**THE DATA**

============================================================

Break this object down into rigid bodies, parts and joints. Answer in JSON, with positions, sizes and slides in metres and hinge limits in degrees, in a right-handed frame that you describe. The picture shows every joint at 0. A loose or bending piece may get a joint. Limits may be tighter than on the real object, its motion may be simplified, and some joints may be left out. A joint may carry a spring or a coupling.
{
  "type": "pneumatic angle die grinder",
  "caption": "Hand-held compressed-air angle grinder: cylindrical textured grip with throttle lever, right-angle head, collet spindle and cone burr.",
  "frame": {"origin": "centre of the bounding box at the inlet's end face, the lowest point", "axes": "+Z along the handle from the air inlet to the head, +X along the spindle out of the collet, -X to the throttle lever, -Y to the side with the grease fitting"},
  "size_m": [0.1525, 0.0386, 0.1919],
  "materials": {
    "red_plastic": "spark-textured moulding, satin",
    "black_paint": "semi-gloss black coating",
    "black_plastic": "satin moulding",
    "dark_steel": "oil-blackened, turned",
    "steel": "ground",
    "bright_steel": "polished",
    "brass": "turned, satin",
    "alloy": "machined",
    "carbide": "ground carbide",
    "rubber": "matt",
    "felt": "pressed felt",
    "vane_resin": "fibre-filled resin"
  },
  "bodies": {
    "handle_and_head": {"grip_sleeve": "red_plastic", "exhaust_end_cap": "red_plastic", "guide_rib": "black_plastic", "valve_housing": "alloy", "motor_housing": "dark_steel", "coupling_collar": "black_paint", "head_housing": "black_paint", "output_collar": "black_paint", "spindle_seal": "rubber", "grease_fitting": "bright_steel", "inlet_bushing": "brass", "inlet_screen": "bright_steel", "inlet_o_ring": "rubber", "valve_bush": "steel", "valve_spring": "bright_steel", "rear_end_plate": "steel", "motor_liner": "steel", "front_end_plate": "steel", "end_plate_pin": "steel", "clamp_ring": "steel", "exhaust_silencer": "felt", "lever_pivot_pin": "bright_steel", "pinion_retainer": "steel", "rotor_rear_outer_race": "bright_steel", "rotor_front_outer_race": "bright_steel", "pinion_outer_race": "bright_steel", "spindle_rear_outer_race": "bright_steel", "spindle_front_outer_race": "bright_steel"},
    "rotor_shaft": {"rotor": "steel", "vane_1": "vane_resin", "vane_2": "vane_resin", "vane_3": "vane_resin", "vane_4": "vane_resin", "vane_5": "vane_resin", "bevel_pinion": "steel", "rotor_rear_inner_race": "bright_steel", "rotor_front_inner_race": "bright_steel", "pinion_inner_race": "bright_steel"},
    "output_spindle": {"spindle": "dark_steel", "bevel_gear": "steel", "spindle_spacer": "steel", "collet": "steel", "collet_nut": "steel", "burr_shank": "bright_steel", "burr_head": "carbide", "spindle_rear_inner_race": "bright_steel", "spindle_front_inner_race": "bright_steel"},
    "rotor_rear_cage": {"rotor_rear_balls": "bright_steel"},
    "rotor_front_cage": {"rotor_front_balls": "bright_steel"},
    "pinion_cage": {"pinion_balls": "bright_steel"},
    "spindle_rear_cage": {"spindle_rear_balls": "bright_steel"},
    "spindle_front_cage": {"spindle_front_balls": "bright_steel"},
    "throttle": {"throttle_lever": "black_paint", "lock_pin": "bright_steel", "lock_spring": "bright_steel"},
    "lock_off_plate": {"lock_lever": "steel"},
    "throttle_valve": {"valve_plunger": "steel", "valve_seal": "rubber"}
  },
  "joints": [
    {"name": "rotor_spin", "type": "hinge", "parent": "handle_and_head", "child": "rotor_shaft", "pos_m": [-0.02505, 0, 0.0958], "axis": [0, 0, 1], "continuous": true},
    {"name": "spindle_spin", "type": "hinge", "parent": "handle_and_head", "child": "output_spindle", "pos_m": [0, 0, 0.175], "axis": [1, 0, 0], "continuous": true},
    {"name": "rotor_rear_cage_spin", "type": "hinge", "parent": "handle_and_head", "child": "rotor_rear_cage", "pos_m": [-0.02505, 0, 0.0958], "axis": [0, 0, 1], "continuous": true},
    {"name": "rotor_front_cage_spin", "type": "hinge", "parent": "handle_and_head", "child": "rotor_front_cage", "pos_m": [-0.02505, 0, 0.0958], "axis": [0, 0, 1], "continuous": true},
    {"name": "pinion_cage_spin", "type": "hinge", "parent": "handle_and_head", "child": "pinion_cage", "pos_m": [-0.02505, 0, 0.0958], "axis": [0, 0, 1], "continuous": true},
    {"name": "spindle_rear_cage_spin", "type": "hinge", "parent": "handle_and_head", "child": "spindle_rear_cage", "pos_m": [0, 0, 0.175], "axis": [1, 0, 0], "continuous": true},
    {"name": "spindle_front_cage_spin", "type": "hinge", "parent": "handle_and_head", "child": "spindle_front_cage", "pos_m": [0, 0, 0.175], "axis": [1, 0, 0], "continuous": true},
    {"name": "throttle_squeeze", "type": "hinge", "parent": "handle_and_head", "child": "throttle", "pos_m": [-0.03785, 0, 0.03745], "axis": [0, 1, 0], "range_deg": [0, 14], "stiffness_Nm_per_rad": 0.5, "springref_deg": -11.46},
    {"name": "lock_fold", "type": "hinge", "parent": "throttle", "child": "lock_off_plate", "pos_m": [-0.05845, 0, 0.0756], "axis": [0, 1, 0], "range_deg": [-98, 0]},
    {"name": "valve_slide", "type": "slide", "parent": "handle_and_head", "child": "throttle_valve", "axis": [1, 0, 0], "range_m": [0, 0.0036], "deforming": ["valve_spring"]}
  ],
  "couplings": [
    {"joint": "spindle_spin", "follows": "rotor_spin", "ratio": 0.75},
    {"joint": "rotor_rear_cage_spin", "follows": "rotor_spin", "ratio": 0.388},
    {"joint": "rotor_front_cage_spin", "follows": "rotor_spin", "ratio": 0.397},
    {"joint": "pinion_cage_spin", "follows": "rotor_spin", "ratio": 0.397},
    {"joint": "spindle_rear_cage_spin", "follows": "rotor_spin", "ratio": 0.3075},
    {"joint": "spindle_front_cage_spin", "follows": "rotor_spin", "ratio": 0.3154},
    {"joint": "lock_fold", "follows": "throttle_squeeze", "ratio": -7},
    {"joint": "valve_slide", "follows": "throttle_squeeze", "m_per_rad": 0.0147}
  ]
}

============================================================

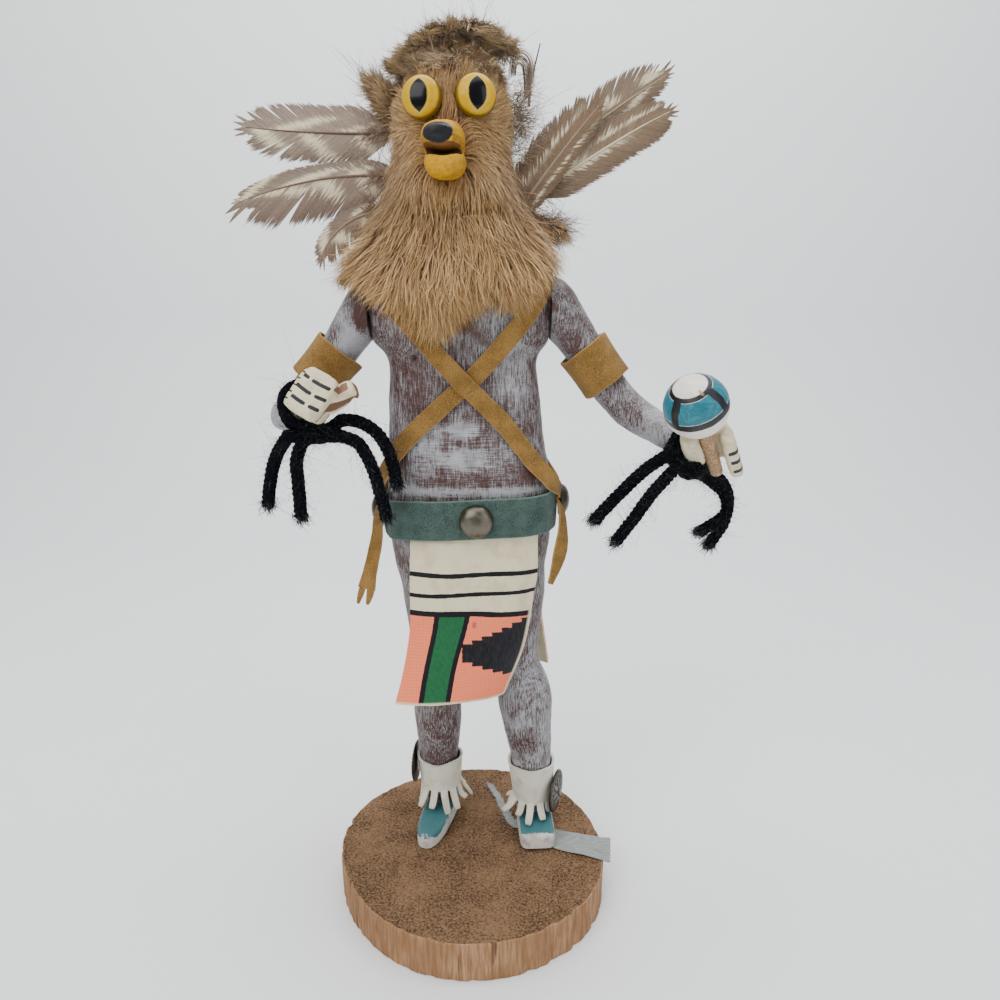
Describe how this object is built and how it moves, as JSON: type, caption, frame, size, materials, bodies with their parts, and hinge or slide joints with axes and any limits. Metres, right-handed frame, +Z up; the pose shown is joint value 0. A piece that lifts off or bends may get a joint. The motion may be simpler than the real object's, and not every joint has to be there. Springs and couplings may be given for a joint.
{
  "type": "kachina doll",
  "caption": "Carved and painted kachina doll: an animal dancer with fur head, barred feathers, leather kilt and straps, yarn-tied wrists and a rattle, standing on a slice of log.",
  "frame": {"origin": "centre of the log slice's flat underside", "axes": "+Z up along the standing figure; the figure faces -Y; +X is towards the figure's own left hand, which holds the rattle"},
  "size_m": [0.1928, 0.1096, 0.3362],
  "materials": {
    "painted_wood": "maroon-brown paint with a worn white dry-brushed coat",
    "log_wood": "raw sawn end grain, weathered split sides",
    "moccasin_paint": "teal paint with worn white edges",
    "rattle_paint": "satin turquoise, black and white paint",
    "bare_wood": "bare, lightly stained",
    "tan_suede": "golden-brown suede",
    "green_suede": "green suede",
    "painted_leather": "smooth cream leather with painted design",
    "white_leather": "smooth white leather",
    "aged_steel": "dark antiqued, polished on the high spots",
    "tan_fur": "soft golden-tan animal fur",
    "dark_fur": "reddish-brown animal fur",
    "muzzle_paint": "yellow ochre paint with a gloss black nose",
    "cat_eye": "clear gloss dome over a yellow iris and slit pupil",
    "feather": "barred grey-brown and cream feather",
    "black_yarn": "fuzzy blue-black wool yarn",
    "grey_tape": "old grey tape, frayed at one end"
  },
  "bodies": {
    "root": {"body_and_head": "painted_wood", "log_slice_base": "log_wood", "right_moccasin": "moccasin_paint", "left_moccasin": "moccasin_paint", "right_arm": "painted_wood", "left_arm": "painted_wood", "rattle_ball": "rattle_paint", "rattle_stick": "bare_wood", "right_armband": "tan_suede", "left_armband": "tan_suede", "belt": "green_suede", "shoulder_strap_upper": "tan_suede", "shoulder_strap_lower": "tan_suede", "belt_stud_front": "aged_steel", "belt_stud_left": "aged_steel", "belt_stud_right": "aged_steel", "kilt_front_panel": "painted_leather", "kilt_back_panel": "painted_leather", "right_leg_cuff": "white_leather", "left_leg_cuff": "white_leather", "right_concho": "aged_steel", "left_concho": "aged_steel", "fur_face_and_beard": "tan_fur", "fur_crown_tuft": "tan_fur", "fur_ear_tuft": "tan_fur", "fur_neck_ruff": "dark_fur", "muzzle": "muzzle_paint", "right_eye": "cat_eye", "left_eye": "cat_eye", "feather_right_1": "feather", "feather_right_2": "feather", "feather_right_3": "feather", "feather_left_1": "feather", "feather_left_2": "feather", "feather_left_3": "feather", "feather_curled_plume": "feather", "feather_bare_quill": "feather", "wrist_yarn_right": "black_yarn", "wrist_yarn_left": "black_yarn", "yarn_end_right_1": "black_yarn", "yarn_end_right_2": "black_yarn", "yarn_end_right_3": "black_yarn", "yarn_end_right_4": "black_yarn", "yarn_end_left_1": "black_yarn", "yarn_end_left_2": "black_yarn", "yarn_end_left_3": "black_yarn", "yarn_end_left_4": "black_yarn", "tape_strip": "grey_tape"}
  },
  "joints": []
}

============================================================

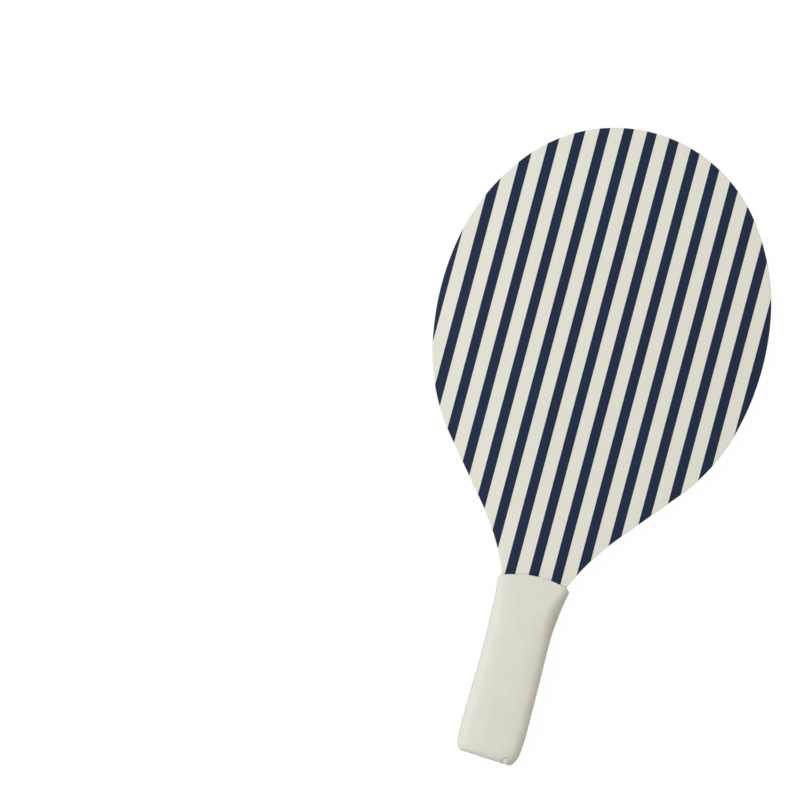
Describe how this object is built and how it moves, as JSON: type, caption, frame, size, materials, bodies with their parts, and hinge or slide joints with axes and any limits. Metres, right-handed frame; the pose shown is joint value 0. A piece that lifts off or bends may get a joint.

============================================================

**WHAT YOU HAVE TO DO**
Copy each line of the listing that contains the string "pose".

**EXERCISE RESPONSE**
Describe how this object is built and how it moves, as JSON: type, caption, frame, size, materials, bodies with their parts, and hinge or slide joints with axes and any limits. Metres, right-handed frame, +Z up; the pose shown is joint value 0. A piece that lifts off or bends may get a joint. The motion may be simpler than the real object's, and not every joint has to be there. Springs and couplings may be given for a joint.
Describe how this object is built and how it moves, as JSON: type, caption, frame, size, materials, bodies with their parts, and hinge or slide joints with axes and any limits. Metres, right-handed frame; the pose shown is joint value 0. A piece that lifts off or bends may get a joint.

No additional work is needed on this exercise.